A Null cipher, at least in American Cryptogram Association (ACA) usage, is a type of concealment cipher. The idea is to write normal sounding text but use a secret key or “rule” that tells the recipient how to extract the true message hidden inside. The rules used can be imaginative and, ironically, there are no real rules about what the rule can be. As a simple example, if the key is 123, the word ‘jog’ could be enciphered as ‘just too big” taking the first letter of just, second letter of too, etc. The key repeats throughout the length of the plaintext.
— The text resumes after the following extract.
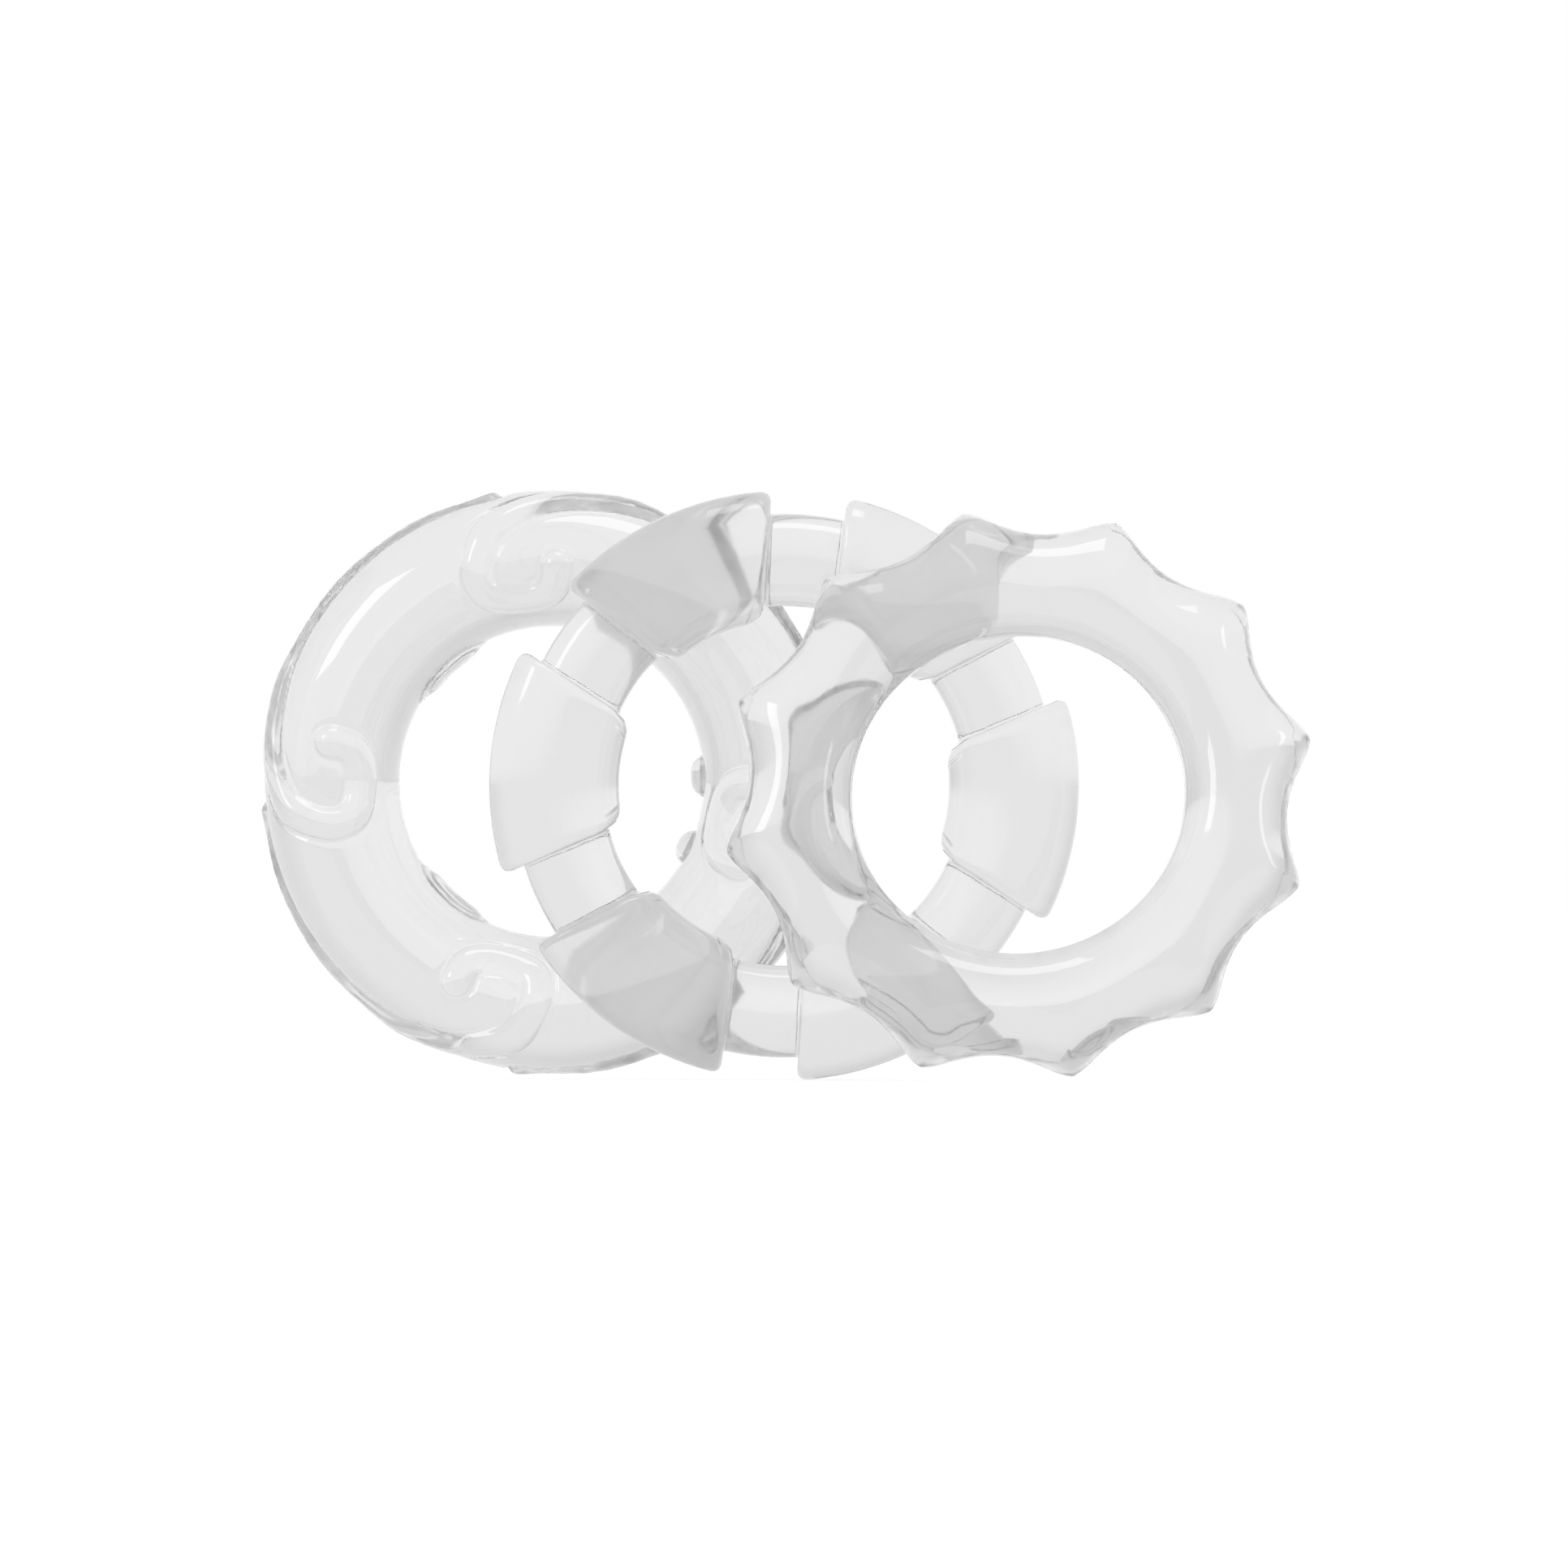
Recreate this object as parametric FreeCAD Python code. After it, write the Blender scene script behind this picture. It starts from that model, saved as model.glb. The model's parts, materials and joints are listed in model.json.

Just for fun I decided to try to write a program that would generate a null cipher given a plaintext and a numeric key like the example. My first attempt was to load in a large list of English words and then randomly choose words that fit the rule, followed by several rounds of substituting words that fit more naturally with its neighbors. When I tested it, the first step worked instantly, but it produced a meaningless jumble of words. It tended to choose long words simply because there are more long words than short, but in natural speech or writing we use many more short words. This method might produce ‘justification polemic signatory’ to encipher the above example. The subsequent rounds did tend to make it replace these words with shorter, more common, words, but it took forever because testing pairs of words for how frequent they are is a very time-consuming computing task. I never let it run to the end and the intermediate ciphertext was still not natural-sounding.
So I changed my strategy. Instead of using word lists, I sought a source that already had common words in a natural sounding order: literature. I had a large file of plaintext books, mostly classic novels downloaded from Project Gutenberg. This file had already been processed to have no punctuation, exactly one space between words, and be all lower case to facilitate computer searches and comparisons. This second version of my program reads a few dozen lines at a time and scan them to find N words in a row that met the criteria. I found that it was usually easy to find passages that would satisfy a four-word stretch at a time, and often a five-word stretch, but no more. Keys using smaller digits were more productive than keys with eights or nines in them.
For example, when I enciphered ‘hail to the chief’ with the key 2141 my program produced, “What a delightful lazy stream of that history we could gather if we focused.” This is actually a patch of three 5-word outputs and I had to modify a couple of the words. It’s quite normal-sounding, but doesn’t make much sense. If I were to submit it, I’d be looking for better words, most likely for “lazy stream”. The program produced 13 passages for the first five letters ‘hailt’. I extended one of those to “The average individual likes stories of what he….” The program runs very fast and can be modified to fit other rules, not just numeric keys.
I don’t plan to submit any Null ciphers from this program, but I wanted to share it to show how ciphers in general and especially the ACA are a rich playground for recreational computing. I invite others to write a better null cipher generator and share their results here.